Thank you, Mr. Speaker. I’d like to direct my questions today to the Minister of Health and Social Services, the Honourable Tom Beaulieu. I want to follow up a little bit on some of my colleagues here who touched on the issue of alcoholism in the Northwest Territories and treatment for that condition.
We cannot deny that we have a disproportionate number of our people who are involved with an addiction to alcohol. We cannot deny that fact. It is a fact. It is a disproportionate number. We get somehow lulled into thinking that this is normal. This is not normal. If we had a health outbreak of some kind that came and attacked our people here in the North, we would be on the national news. It would be a national crisis. We would be doing everything to find a vaccine to address it. Because this situation has existed for a long time, I believe we have become complacent as a government.
Alcohol addiction is robbing our people of their health, their livelihood, their prosperity, their peace. Peace in their lives. We as a government need to acknowledge the problem and take a more aggressive approach to address it. I was pleased to read… Oh, first of all let me say that there are many, many paths to sobriety and we need to
explore all those options. To simply name a few, there’s the residential treatment program, there’s the Alcoholics Anonymous, there’s counselling, there’s spiritual healing. You’ve heard of people who have been miraculously delivered from alcohol addiction, so people should keep praying.

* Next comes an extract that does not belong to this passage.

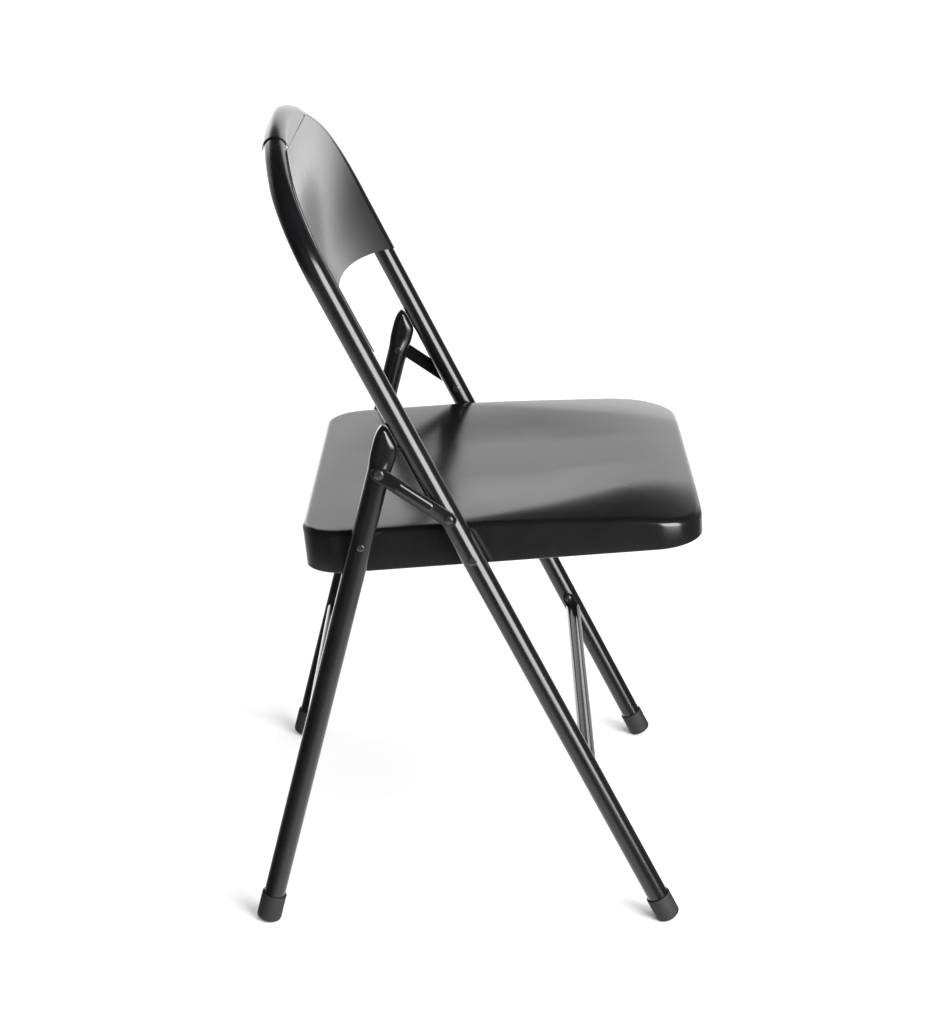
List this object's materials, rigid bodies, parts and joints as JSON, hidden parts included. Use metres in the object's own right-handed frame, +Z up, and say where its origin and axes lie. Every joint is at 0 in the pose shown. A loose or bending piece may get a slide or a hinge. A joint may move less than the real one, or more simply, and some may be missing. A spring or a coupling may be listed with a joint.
{
  "type": "folding chair",
  "caption": "Black steel folding chair with a dished sheet back, a pressed seat pan and tube legs; seat and rear legs fold flat to the front frame.",
  "frame": {"origin": "on the floor, under the middle of the bounding box of the open chair", "axes": "+Z up; X across the chair; the sitter faces -Y, and the left-hand pieces are at +X"},
  "size_m": [0.451, 0.4484, 0.7887],
  "materials": {
    "black_paint": "smooth semi-gloss black powder coat",
    "rivet_steel": "dark glossy rivets",
    "foot_rubber": "matt dark moulded rubber",
    "spacer_nylon": "matt black nylon, assumed: only the gap that it fills is seen"
  },
  "bodies": {
    "front_frame": {"front_frame_tube": "black_paint", "back_panel": "black_paint", "front_crossbar": "black_paint", "front_foot_right": "foot_rubber", "front_foot_left": "foot_rubber", "front_crossbar_rivet_right": "rivet_steel", "front_crossbar_rivet_left": "rivet_steel", "seat_front_rivet_right": "rivet_steel", "seat_front_rivet_left": "rivet_steel", "seat_front_spacer_right": "spacer_nylon", "seat_front_spacer_left": "spacer_nylon", "link_front_rivet_right": "rivet_steel", "link_front_rivet_left": "rivet_steel"},
    "seat": {"seat_pan": "black_paint", "seat_rear_spacer_right": "spacer_nylon", "seat_rear_spacer_left": "spacer_nylon"},
    "rear_frame": {"rear_crossbar": "black_paint", "rear_leg_right": "black_paint", "rear_leg_left": "black_paint", "rear_foot_right": "foot_rubber", "rear_foot_left": "foot_rubber", "rear_crossbar_rivet_right": "rivet_steel", "rear_crossbar_rivet_left": "rivet_steel", "seat_rear_rivet_right": "rivet_steel", "seat_rear_rivet_left": "rivet_steel", "link_rear_tail_right": "rivet_steel", "link_rear_tail_left": "rivet_steel"},
    "link_right": {"link_right": "black_paint", "link_rear_rivet_right": "rivet_steel"},
    "link_left": {"link_left": "black_paint", "link_rear_rivet_left": "rivet_steel"}
  },
  "joints": [
    {"name": "seat_fold", "type": "hinge", "parent": "front_frame", "child": "seat", "pos_m": [0, 0.00182, 0.3984], "axis": [-1, 0, 0], "range_deg": [0, 110.86]},
    {"name": "rear_leg_fold", "type": "hinge", "parent": "seat", "child": "rear_frame", "pos_m": [0, 0.10792, 0.4125], "axis": [1, 0, 0], "range_deg": [0, 69.75]},
    {"name": "link_fold_right", "type": "hinge", "parent": "front_frame", "child": "link_right", "pos_m": [-0.2223, 0.02359, 0.4415], "axis": [-1, 0, 0], "range_deg": [0, 133.31]},
    {"name": "link_fold_left", "type": "hinge", "parent": "front_frame", "child": "link_left", "pos_m": [0.2223, 0.02359, 0.4415], "axis": [-1, 0, 0], "range_deg": [0, 133.31]}
  ],
  "couplings": [
    {"joint": "rear_leg_fold", "follows": "seat_fold", "ratio": 0.62911},
    {"joint": "link_fold_right", "follows": "seat_fold", "ratio": 1.2024},
    {"joint": "link_fold_left", "follows": "seat_fold", "ratio": 1.2024}
  ]
}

I read of an interesting scenario in the Slave River Journal, where the Fort Smith Health Authority has an out-patient program where people can come in for an hour and a half or two hours a day and receive support and counselling. I’d like to ask the Minister of Health and Social Services if he could elaborate on that program for us, where it came from, who is sponsoring it and how we can get that into other communities.